Одну из претензий Саймона к «Загадке Каспара Хаузера» подхватили и другие критики — возможно, как раз Саймон задал тон: фильм исторически неточен. Начать хотя бы с того, что шестнадцатилетнего мальчика сыграл сорокалетний Бруно С.
Да Бруно выглядит на шестнадцать! И к тому же он невероятно сыграл. В нем столько глубины, столько силы, он тронул меня, как ни один другой актер. Он весь отдался роли, ему удалось главное — забыть все, что он знал об окружающем мире, даже как почесаться. Ни с одним актером мне не было так легко работать, как с ним, у него потрясающая интуиция. Возраст, как таковой, в фильме совершенно не важен. Главное, что Бруно излучает такое неколебимое человеческое достоинство.
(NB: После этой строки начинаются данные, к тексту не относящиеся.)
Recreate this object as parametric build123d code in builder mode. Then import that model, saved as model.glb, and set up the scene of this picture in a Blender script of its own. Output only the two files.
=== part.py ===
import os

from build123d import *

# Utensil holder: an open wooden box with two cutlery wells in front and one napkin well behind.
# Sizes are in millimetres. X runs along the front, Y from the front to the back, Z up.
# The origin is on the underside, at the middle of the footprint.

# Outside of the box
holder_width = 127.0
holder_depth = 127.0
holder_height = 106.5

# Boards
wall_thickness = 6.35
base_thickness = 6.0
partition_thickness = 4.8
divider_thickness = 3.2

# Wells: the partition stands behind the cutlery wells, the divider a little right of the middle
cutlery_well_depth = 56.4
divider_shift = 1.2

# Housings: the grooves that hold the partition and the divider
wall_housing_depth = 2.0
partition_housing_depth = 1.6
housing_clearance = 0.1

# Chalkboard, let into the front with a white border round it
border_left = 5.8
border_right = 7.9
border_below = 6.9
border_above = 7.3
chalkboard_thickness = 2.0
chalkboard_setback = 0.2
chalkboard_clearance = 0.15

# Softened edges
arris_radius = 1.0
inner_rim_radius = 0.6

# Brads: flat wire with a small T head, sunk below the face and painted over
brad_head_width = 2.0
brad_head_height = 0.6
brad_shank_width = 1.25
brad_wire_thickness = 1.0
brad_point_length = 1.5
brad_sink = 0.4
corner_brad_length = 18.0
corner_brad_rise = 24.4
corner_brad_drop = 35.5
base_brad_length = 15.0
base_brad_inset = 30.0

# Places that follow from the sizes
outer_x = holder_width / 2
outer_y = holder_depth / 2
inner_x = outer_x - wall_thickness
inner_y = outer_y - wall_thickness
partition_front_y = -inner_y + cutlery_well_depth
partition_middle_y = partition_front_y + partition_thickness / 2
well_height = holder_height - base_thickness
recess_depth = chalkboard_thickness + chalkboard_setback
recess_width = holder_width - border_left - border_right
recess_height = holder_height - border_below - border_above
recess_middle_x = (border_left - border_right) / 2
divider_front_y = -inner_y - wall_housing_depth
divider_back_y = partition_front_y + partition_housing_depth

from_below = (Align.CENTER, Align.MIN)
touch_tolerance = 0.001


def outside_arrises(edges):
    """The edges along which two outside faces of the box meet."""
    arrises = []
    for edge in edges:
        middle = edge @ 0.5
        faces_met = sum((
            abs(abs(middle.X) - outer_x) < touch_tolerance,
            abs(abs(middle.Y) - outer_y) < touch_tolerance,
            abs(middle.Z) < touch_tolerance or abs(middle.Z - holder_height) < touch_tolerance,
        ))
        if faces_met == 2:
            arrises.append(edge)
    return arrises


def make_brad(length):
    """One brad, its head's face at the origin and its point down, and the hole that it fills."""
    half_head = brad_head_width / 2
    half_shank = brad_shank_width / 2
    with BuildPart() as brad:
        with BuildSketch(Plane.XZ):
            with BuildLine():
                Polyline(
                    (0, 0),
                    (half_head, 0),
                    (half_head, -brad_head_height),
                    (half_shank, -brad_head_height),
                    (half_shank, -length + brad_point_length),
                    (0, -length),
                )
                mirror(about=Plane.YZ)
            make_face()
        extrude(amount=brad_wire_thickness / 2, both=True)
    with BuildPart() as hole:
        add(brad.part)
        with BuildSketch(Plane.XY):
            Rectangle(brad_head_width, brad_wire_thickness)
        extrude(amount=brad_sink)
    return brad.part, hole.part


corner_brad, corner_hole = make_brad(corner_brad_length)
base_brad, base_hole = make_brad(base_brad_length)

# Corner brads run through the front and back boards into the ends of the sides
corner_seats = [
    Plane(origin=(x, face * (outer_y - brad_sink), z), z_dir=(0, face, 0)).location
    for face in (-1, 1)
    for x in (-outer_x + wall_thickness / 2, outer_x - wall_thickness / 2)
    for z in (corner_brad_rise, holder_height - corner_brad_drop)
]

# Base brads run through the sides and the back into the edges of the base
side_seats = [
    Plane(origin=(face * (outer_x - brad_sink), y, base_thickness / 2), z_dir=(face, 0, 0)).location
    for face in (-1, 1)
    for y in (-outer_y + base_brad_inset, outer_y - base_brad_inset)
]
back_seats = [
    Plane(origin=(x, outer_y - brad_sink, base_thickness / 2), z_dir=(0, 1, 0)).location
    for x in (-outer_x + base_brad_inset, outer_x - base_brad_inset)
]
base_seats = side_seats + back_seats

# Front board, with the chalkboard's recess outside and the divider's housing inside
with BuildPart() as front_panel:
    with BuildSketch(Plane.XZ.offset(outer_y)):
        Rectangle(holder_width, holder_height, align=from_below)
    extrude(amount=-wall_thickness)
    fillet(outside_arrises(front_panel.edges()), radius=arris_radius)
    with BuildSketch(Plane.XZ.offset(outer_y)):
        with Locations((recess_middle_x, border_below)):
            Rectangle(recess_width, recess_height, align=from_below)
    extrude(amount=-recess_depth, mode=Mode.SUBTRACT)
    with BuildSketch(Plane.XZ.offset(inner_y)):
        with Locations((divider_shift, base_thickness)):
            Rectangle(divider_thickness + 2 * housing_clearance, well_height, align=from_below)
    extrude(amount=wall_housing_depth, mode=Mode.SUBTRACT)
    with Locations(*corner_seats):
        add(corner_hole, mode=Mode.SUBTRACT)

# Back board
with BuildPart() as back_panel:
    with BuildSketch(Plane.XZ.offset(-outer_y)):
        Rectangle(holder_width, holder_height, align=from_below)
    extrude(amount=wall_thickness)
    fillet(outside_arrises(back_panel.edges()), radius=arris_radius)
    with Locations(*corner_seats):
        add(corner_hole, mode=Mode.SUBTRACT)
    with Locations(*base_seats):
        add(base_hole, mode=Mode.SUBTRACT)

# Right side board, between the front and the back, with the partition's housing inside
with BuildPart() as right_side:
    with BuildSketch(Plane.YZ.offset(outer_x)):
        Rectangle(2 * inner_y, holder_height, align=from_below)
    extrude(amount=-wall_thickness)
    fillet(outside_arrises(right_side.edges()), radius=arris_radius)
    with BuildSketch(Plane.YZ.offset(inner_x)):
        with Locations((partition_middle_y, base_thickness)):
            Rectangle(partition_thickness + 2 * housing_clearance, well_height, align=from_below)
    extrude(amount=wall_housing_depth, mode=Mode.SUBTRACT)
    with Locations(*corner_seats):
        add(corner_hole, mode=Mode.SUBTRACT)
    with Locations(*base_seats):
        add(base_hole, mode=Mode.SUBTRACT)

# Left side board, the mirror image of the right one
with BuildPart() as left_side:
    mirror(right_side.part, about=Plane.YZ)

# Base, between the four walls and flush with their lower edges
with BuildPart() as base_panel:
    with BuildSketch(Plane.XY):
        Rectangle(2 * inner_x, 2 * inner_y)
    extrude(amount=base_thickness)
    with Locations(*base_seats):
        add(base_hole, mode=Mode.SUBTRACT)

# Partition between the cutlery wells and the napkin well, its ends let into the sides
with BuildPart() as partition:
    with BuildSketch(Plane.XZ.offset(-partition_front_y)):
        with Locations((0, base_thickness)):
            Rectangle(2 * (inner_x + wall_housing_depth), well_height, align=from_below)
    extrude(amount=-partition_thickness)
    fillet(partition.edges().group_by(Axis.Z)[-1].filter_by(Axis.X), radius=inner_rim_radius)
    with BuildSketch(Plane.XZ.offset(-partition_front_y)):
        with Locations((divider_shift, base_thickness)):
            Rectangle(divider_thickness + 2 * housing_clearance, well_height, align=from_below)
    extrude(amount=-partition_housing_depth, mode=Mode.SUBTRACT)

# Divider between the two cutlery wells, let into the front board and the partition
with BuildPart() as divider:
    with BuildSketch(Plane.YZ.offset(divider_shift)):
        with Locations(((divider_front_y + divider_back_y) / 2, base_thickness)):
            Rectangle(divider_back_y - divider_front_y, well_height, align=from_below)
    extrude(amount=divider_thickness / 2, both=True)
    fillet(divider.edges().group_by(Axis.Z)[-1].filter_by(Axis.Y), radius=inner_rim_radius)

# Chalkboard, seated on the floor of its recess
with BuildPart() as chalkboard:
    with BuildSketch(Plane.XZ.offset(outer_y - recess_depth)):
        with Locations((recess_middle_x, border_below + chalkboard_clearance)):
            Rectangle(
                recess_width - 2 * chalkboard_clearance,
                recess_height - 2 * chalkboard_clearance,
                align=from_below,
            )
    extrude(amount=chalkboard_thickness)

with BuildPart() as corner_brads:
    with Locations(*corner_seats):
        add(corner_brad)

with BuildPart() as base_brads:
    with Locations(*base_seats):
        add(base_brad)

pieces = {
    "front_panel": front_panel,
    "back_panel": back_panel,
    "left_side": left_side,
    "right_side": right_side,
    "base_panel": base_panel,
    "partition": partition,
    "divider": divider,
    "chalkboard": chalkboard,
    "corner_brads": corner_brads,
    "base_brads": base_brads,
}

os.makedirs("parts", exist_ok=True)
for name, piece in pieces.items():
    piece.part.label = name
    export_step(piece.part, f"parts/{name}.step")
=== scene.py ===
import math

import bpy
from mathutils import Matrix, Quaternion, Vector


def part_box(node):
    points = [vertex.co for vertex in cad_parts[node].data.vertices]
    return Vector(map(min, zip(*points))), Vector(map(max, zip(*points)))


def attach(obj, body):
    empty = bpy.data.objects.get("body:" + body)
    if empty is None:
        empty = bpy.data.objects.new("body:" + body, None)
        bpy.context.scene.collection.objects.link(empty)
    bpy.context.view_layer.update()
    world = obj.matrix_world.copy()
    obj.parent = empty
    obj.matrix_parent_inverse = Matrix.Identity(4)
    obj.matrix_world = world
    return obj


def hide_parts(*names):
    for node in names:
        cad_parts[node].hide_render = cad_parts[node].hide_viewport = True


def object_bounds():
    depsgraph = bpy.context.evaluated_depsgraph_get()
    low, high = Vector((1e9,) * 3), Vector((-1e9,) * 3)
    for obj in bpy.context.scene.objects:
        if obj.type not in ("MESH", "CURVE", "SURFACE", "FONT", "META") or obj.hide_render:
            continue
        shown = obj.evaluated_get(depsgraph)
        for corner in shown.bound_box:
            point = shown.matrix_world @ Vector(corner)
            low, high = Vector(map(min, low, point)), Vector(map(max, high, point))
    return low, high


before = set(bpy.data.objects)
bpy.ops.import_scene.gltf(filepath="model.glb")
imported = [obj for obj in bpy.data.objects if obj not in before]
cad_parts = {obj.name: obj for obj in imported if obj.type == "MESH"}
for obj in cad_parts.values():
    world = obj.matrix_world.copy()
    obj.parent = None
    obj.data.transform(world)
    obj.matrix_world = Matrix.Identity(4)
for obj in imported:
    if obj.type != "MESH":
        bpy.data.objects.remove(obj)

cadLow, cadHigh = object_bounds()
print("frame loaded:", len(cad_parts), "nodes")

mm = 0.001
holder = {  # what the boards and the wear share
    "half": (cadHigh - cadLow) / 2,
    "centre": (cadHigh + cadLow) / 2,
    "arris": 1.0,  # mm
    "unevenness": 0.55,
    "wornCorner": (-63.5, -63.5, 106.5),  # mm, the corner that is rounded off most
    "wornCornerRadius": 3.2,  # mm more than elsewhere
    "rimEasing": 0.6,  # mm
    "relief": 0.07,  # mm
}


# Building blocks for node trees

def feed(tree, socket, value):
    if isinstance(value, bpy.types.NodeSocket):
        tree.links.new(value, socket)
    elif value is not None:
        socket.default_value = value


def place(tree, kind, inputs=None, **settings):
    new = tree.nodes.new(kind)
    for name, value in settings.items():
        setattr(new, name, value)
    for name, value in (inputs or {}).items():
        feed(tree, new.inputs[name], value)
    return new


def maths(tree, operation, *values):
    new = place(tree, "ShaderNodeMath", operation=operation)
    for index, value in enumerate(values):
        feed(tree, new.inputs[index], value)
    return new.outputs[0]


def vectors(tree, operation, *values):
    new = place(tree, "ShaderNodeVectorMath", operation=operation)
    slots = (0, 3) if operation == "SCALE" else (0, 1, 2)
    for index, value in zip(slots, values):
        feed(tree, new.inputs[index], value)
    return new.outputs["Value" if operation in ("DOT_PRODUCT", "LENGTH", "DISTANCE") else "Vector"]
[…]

Кому какое дело, сколько ему лет? В этом и состоит разница между исторической наукой и умением рассказывать истории. Я режиссер, а не блохоискатель, — сорок один год актеру или семьдесят один, это не мешает ему сыграть юношу. В фильме, кстати, возраст Каспара не упоминается. А подобная критика вызвана тем, что люди зачастую требуют исторической достоверности от любого фильма, книги или картины, в сюжете которых есть реальные исторические персонажи. «Загадка Каспара Хаузера» — не историческая драма о Германии восемнадцатого века, фильм не претендует на стопроцентно достоверную историю Каспара, так же как и «Уроки темноты» — совсем не политическое кино о вторжении Ирака в Кувейт. Это просто фильмы, в каждом — своя история. Кроме того, доподлинно возраст Каспара не известен, хотя существуют правдоподобные теории о том, что, когда его вытолкнули в мир, не научив даже толком ходить, ему было лет шестнадцать-семнадцать.
Если оставить в стороне исторические факты, о чем этот фильм?
История Каспара о том, что с нами делает цивилизация, о том, как она уродует и разрушает нас, подстригая всех под гребенку общества, в данном случае — буржуазного общества, ведущего отупляющую степенную жизнь. Каспара нашли в Нюрнберге в 1828 году.[46] Когда горожане попытались войти с ним в контакт, выяснилось, что он всю жизнь провел в темной конуре, привязанный за пояс к полу. Он вырос в полной изоляции, пищу ему подсовывали в темницу по ночам, когда он спал. Он даже не догадывался о существовании других людей и считал ремень, не дававший ему подняться на ноги, частью своего тела. Каспар какое-то время прожил в городе, и вот прошел слух, что он пишет автобиографию. Вскоре на него было совершено первое покушение, а впоследствии его все же убили. Это случилось примерно через два с половиной года после того, как его нашли на городской площади. Личность убийцы так и не была установлена.
Вытолкнутый в мир жестокой рукой, Каспар не имел никакого представления об обществе. Это единственный известный в истории случай, когда человек в буквальном смысле родился взрослым. Весь опыт, приобретаемый в детстве, ему пришлось втиснуть в два с половиной года. За это время он научился нормально разговаривать, писать, даже играть на пианино.
Вот что так привлекло меня в истории Каспара, и вот почему «Загадку Каспара Хаузера» нельзя назвать историческим фильмом. Он существует в абсолютно иной плоскости, нежели классическая историческая драма, тема этого фильма вечная — удел человеческий. Кто был этот мальчик на самом деле, неважно, да и неинтересно, вряд ли мы когда-нибудь найдем ответ на этот вопрос. Мой фильм не столько о том, как тяжело обществу принять Каспара, сколько о том, как тяжело Каспару существовать в обществе. В фильме есть сцена, когда мальчик подносит к лицу Каспара зеркало, и тот впервые видит свое отражение, — оно смущает и шокирует его. То же делает и Каспар с окружающими: заставляет их новыми глазами взглянуть на свое каждодневное существование.